For basic voice communication (the kind used by ham radio operators and emergency services), a signal-to-noise ratio of about 10 decibels is generally enough to make speech intelligible. Music and high-fidelity audio need a significantly higher ratio, often 20 decibels or more, to sound clean. A receiver with a more sensitive front end and better filtering can pull usable signals out of weaker transmissions, which is one reason a quality receiver outperforms a cheap one even when connected to the same antenna.
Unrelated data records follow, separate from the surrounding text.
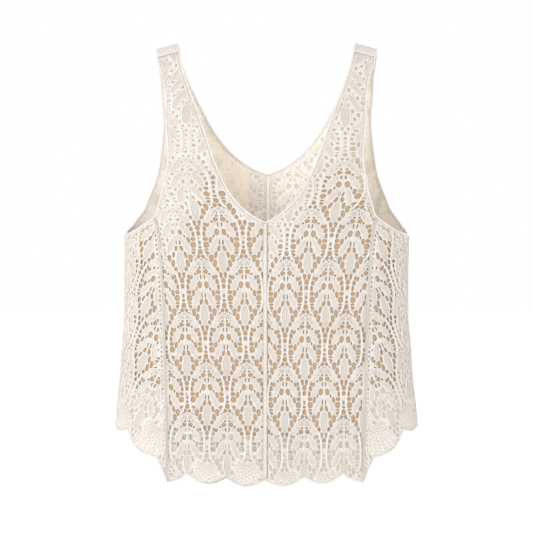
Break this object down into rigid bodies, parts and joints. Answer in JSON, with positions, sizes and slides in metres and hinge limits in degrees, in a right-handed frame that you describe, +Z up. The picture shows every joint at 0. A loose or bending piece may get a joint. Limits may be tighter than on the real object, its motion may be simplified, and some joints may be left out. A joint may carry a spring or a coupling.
{
  "type": "crochet top",
  "caption": "Sleeveless V-neck top of openwork crochet lace with a plain slip lining, hollow and filled out as worn.",
  "frame": {"origin": "midway between the two shoulder folds, at their height, where the wearer's shoulders hold the top up", "axes": "+Z up, the front faces -Y, +X towards the wearer's left, on a viewer's right"},
  "size_m": [0.3572, 0.197, 0.5175],
  "materials": {
    "lace": "natural ecru cotton crochet, matte",
    "cord": "corded cotton edging and seam bands, matte",
    "lining": "plain tan knit lining, matte"
  },
  "bodies": {
    "root": {"armhole_edging_left": "cord", "armhole_edging_right": "cord", "back_centre_band": "cord", "back_panel_left": "lace", "back_panel_right": "lace", "front_centre_band": "cord", "front_panel_left": "lace", "front_panel_right": "lace", "hem_edging": "cord", "lining_back": "lining", "lining_front": "lining", "neck_edging": "cord", "shoulder_band_left": "lace", "shoulder_band_right": "lace", "side_back_panel_left": "lace", "side_back_panel_right": "lace", "side_back_seam_left": "cord", "side_back_seam_right": "cord", "side_front_panel_left": "lace", "side_front_panel_right": "lace", "side_front_seam_left": "cord", "side_front_seam_right": "cord", "side_seam_left": "cord", "side_seam_right": "cord"}
  },
  "joints": []
}
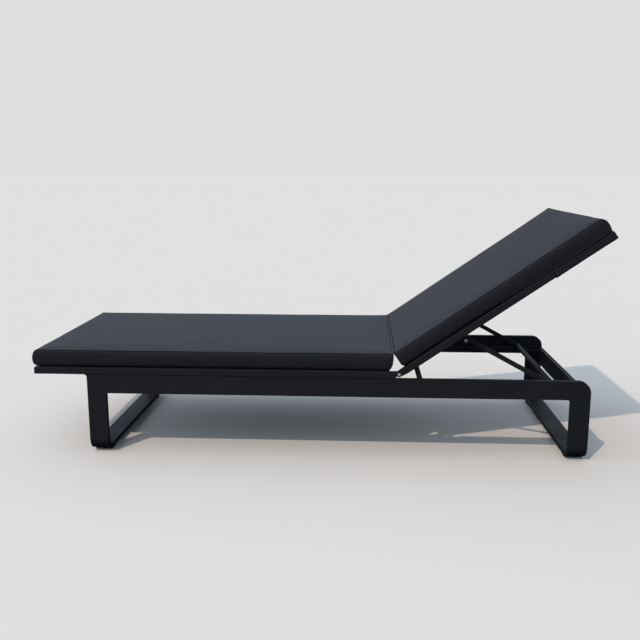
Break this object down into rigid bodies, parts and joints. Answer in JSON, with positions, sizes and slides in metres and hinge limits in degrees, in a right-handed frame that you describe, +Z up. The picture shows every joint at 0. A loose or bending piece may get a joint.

Software-Defined Receivers
Traditional receivers use fixed hardware for each function: physical filters, analog mixers, dedicated demodulator circuits. Change the type of signal you want to receive, and you typically need a different radio. Software-defined radio (SDR) upends this by digitizing the incoming signal as early as possible and handling most of the processing in software.
In an SDR, the antenna and a minimal analog front end feed the signal into a high-speed analog-to-digital converter. From that point on, everything that used to require dedicated hardware (filtering, frequency selection, demodulation, decoding) happens as math inside a processor. Want to switch from receiving FM radio to decoding weather satellite images? You load different software. The same physical hardware handles both.
NASA has adopted SDR for spacecraft communications because all the digital parameters, including modulation type, error-correcting codes, and encryption, can be reprogrammed after launch. The only fixed constraints are the analog front-end components and the speed of the digital converter. For consumers, inexpensive USB-based SDR dongles let hobbyists receive everything from aircraft tracking signals to amateur radio with a single device and free software.
The main limitation of SDR is the analog-to-digital converter. It needs to sample fast enough to capture the full bandwidth of the signal, with enough precision (bits per sample) to preserve the signal’s detail. As converter technology improves, SDR receivers keep getting more capable, handling wider frequency ranges and higher data rates with each generation.